Most dorm residents at Southeast Missouri State University will show up this fall with bedding, a laptop, a backpack and other typical accessories. A few dozen others will tote something furrier — and breathing: Their pets.
The school in Cape Girardeau, Missouri, announced last week it is creating pet-friendly floors in one residence hall, where students will be allowed to bunk with roommates of the feline, petite canine or “small caged animal” variety. The decision came in response to rising requests from prospective students — and their parents — for such a perk, according to university officials, who hope it will help smooth some newcomers’ transition from home to higher education.
With this move, Southeast joins a small but growing group of colleges that offer housing to students and their critters. They include the Massachusetts Institute of Technology, which has allowed cats in some dorms since 2000; Pfeiffer University in North Carolina; the University of Northern Colorado; Eckerd College in Florida; and Stephens College, a women’s school in Columbia, Missouri, with a website that boasts, “Here, we treat pets like royalty.”
College officials say students today retain closer ties to home than those of previous generations, in part because of social media. That can make the move tougher, and permitting pets is one way “to make sure we’re integrating students best into the learning environment,” said Debbie Below, Southeast’s vice president for enrollment management and student success.
The school, located near the banks of the Mississippi River, will make space for about 70 pets in one of its 21 residence halls, Below said. They will be distinct from the 25 or so service and emotional support animals that, as required by federal housing and disability laws, already live in various dorm buildings. The university’s experience with those animals made officials feel confident they could lay out a more general pet welcome mat, Below said.
Officials also hope the new pet-friendly floors might attract some of the students with service or emotional support animals, which Below said occasionally present challenges in regular dorms. “You could have somebody on that floor who’s afraid of animals or has a serious allergy, and you’re going to end up moving somebody,” she said. “We’re hoping that this is one solution.”
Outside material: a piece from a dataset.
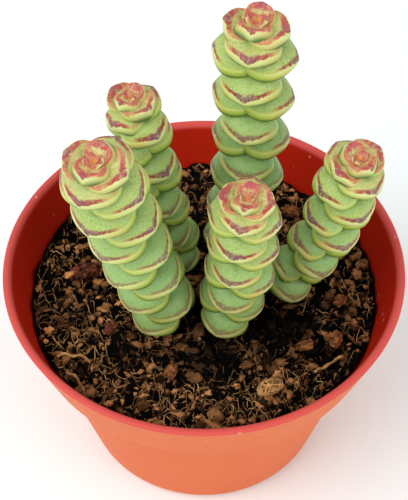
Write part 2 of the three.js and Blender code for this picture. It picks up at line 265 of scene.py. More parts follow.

Pet-friendly housing rules tend to be fairly similar from college to college, and they are designed to prevent problems caused by animals in shared spaces. At Southeast Missouri, which has about 11,500 students, critters will have to be family pets that are quiet, housebroken and get a roommate’s sign-off. They will not be allowed in dorm bathrooms, and to protect residents with pet allergies, owners may not use laundry facilities to wash pet bedding or toys. (The University of Northern Colorado, on the other hand, dealt with this issue by designating washing machines and dryers for that specific purpose.)
Below emphasized that Southeast Missouri’s pet-friendly floors will be a pilot program and adjustments to the policy are likely. At least one school that has tested such a program, Lincoln Memorial University in Tennessee, decided to abandon it after two years.
At the other end of the spectrum is Eckerd, a liberal arts college in St. Petersburg, that has permitted dorm pets since the 1972-73 school year. James Annarelli, vice president for student life and dean of students, said records do not reflect how the policy came about, but he suspects it was driven by student demand. “This is not a top-down place,” he said.
These days, Eckerd has under 1,900 students, but it has 229 registered pets on campus. Of those, 132 are dogs or cats, and the remainder represent an exotic array of species, spokeswoman Robbyn Hopewell said.
“We have some spiders,” Hopewell noted as she read from a spreadsheet of campus animals. “It looks like our most popular lizard is a bearded dragon; there are five of those. Ferrets, fish, gerbils, frogs, guinea pigs, hamsters, hedgehogs, rabbits, rats, unspecified reptiles. We’ve got 23 snakes, one sugar glider and seven tortoises or turtles.”
There once was a pair of ducks that lived with a pair of roommates. “The ducks actually graduated two years ago,” Hopewell said. (Their humans did, too.)
Twice a year, a veterinarian visits the Eckerd campus to provide checkups. Once a year, a pastor comes to the school, which is affiliated with the Presbyterian church, to bless pets in honor of Francis of Assisi, the patron saint of animals. Each spring, Eckerd holds a commencement ceremony just for the animals.
Even students who have no intention of keeping a pet of their own cite the school’s pro-pet posture as a draw, Annarelli said.
“It is, for them, a sign of the kind of welcoming community this is,” he said.
Claire Russell, a 2017 graduate of Eckerd College in St. Petersburg, Fla., with her dog, Sierra, at the school’s “pet commencement” ceremony last year.
A reptile “graduate” at Eckerd’s 2017 pet commencement.
Of 229 registered pets living on campus at Eckerd, 132 are cats or dogs.